Looking toward the cafeteria, where all of my books are piled in boxes. The circulation desk used to be on the left.

It echoes.

It is immeasurably sad.

It will be lovely when it is all done.

Looking toward the back of the library, where the mini computer lab is going to be. They have taken down the magazine rack, the entire glass wall, and even the light switch. There is nothing in the library. Not a shelf, not tile, not carpeting, not a stick of furniture. Nothing. It is a bare, empty, soulless space that makes me weep.

These pictures were taken last Thursday, so I am hoping that there is at least some painting going on when I check tomorrow.

It will be lovely when it is all done.

Friend is Not a Verb

Ehrenhaft, Daniel. Friend is Not A Verb

Loved this author's Tell It To Naomi and Drawing a Blank which are, sadly, out of print. I wasn't as keen about his other titles, but I was looking forward to this because it was a boy romance book. Hen has been dumped both as bass player and boyfriend by Petra, and is disconsolate. His sister, who has been missing for a year because of something vague and illegal returns. His long time friend, Emma, starts to have romantic appeal, but this budding relationship is compromised when Petra asks him to be in the band again.

Other people liked it more than I did. Maybe I really am 105 and grumpy!
Coffee Books and Laundry
The Book Smugglers
The Unread Reader

Thursday, July 01, 2010

A Drowned Maiden's Hair

Schiltz, Laura Amy. A Drowned Maiden's Hair (2006)
Picked this book up at Half Price Books because... well, it was $2. Wasn't sure about the cover, which is a bit dark, or the whole 1909 setting, or the orphaned main character. If you're going to read about an orphan at this time period, read Anne of Green Gables, right?

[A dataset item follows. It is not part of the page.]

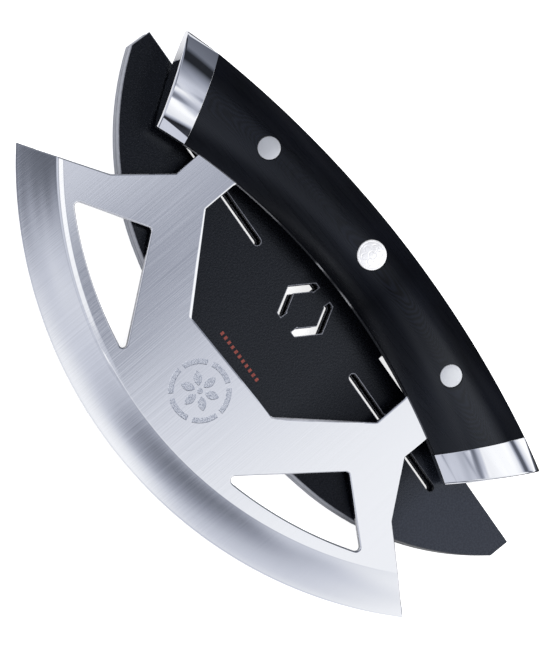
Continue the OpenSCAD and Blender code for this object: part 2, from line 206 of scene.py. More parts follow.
def to_border(p, a, b, batch=2000):
    """Distance from each point p to the segments a to b, and the direction out over the border."""
    length = np.linalg.norm(b - a, axis=1)
    way = (b - a) / length[:, None]
    dist = np.empty(len(p))
    out = np.empty((len(p), 2))
    for s in range(0, len(p), batch):
        q = p[s:s + batch, None, :] - a[None]
        along = np.clip((q * way).sum(2), 0, length)
        gap = q - along[..., None] * way
        d = np.linalg.norm(gap, axis=2)
        rows, near = np.arange(len(q)), d.argmin(1)
        least = d[rows, near][:, None]
        mean = ((d < least + 1e-4)[..., None] * -left_of(way)[None]).sum(1)
        dist[s:s + batch] = least[:, 0]
        out[s:s + batch] = np.where(least > 1e-4, -gap[rows, near], mean)
    return dist, unit(out)


# Solids drawn as a relief: a plan cut into triangles, lifted to a top and a bottom

def cut_plan(loops, chains, seeds):
    """Points and triangles between closed loops, the first one outside.

    chains are open lines that the triangles follow and seeds are loose points.
    """
    points, edges = [], []
    for line, closed in [(q, True) for q in loops] + [(q, False) for q in chains]:
        start = len(points)
        points += [Vector(q) for q in line]
        edges += [(start + i, start + i + 1) for i in range(len(line) - 1)]
        if closed:
            edges.append((start + len(line) - 1, start))
    points += [Vector(q) for q in seeds]
    verts, _, faces, *_ = delaunay_2d_cdt(points, edges, [], 0, 1e-5)
    plan = np.array([v[:] for v in verts])
    tris = np.array([f for f in faces if len(f) == 3])
    mid = plan[tris].mean(1)
    keep = inside(loops[0], mid)
    for hole in loops[1:]:
        keep &= ~inside(hole, mid)
    used, tris = np.unique(tris[keep], return_inverse=True)
    return plan[used], tris.reshape(-1, 3)


def border_of(tris):
    """The sides that belong to one triangle only."""
    sides = dict.fromkeys((i, j) for a, b, c in tris.tolist() for i, j in ((a, b), (b, c), (c, a)))
    return np.array([(i, j) for i, j in sides if (j, i) not in sides])


def chosen(rule, p):
    """What a rule says of each point, or 0 without a rule."""
    return rule(p) if rule else np.zeros(len(p), int)


def relief(name, plan, tris, to_plan, top, bottom, edge_r, slot_of=None, flat_face=None, sharp=None,
           wall_slot_of=None):
    """A closed solid over a plan that is cut into triangles, in the plan's own coordinates.

    to_plan turns them into x and y, top and bottom give z and normals. Every border that the rule sharp
    doesn't name is rounded by edge_r, a radius or a rule that gives the width and the radius at each point.
    slot_of and wall_slot_of choose materials, and flat_face the faces that aren't shaded smooth.
    """
    xy = to_plan(plan)
    a, b, c = (xy[tris[:, k]] for k in range(3))
    tris = np.where((cross(b - a, c - a) < 0)[:, None], tris[:, ::-1], tris)
    border = border_of(tris)
    dist, out = to_border(xy, xy[border[:, 0]], xy[border[:, 1]])
    width, r = edge_r(xy) if callable(edge_r) else (edge_r, edge_r)
    reach = np.clip(width - dist, 0, width) * (~sharp(xy) if sharp else 1)
    fall = r - np.sqrt(r ** 2 - reach ** 2)
    lean = (reach / r)[:, None]

    def level(rule, sign):
        z, normal = rule(plan)
        normal = normal * np.sqrt(1 - lean ** 2)
        normal[:, :2] += out * lean
        return np.column_stack([xy, z - sign * fall]), unit(normal)

    upper, upper_n = level(top, 1)
    lower, lower_n = level(bottom, -1)
    n = len(upper)
    wall = np.column_stack([out, np.zeros(n)])
    mid = plan[tris].mean(1)
    flat = chosen(flat_face, mid) > 0
    a, b, c = (upper[tris[flat, k]] for k in range(3))
    top_n = upper_n[tris]
    top_n[flat] = unit(np.cross(b - a, c - a))[:, None]
    under = tris[:, ::-1]
    i, j = border.T
    faces = [*tris.tolist(), *(under + n).tolist(), *np.column_stack([i, i + n, j + n, j]).tolist()]
    normals = [v.reshape(-1, 3) for v in (top_n, lower_n[under], wall[border.repeat(2, 1)])]
    slots = [*chosen(slot_of, mid), *chosen(None, mid), *chosen(wall_slot_of, xy[border].mean(1))]
    return mesh_piece(name, np.vstack([upper, lower]), faces, np.vstack(normals), slots)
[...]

Not quite. I got about two chapters in when Picky Reader demanded something to read. Since the book was fast-paced, involved problems, and has a Snicketesque vibe to it, I gave her the book, which she proceeded to polish off all 389 pages in less than 24 hours. Declaring it the best thing she had read in the longest time, she requested that she keep the copy. Also helping-- there was a character named Eleanor whose nickname was Nell!

So. Maud Flynn is an orphan at the Barbary Asylum when Hyacinth Hawthorne and her sister Judith come looking for a little girl to adopt. Captivated by her singing and spirit, the two override the opinion of the headmistress and take Maud home. They give her books and clothing and a nice room... on the condition that she be able to keep their secrets. These are deliciously vague for a while (Are they white slavers? Do they kill their boarders?) until we find that Maud acts as a medium and defrauds bereaved relatives of huge sums of money in return for "speaking" to their deceased relatives. When one mother offers $5,000 to be reunited with her young daughter who drowned, Maud is brought into the plot. The group moves to the seaside, and Maud gets a small taste of life outside the home, and begins to realize that Hyacinth doesn't care as much about her as she had believed. There is a great relationship with the deaf and mute housekeeper, Anna; a horrible tragedy; and a story book ending for all concerned.

Definitely, fans of Victorian Gothic stories like Wallace's Peppermints in the Parlor, will adore this one. Picky Reader had heard a little about the Spiritulist movement in the early twentieth century, but had not read much about it, and Schlitz gives it a very thorough and delighful treatment in this book. I don't know how I missed this one, but I will definitely get one for my library.

Also reading this week: the new Brian Jacques title, The Sable Quean. Evil animals capture young Redwall denizens. Lots of food is consumed. Lots of hedgehogs talk in Liverpudlian accents. *Sigh* Not my favorite, but there will be die hard fans wanting this book when school starts in August.

Which may be interesting since there is no carpet, shelving, furniture or even light switches in my library right now! Shouldn't it at least be painted?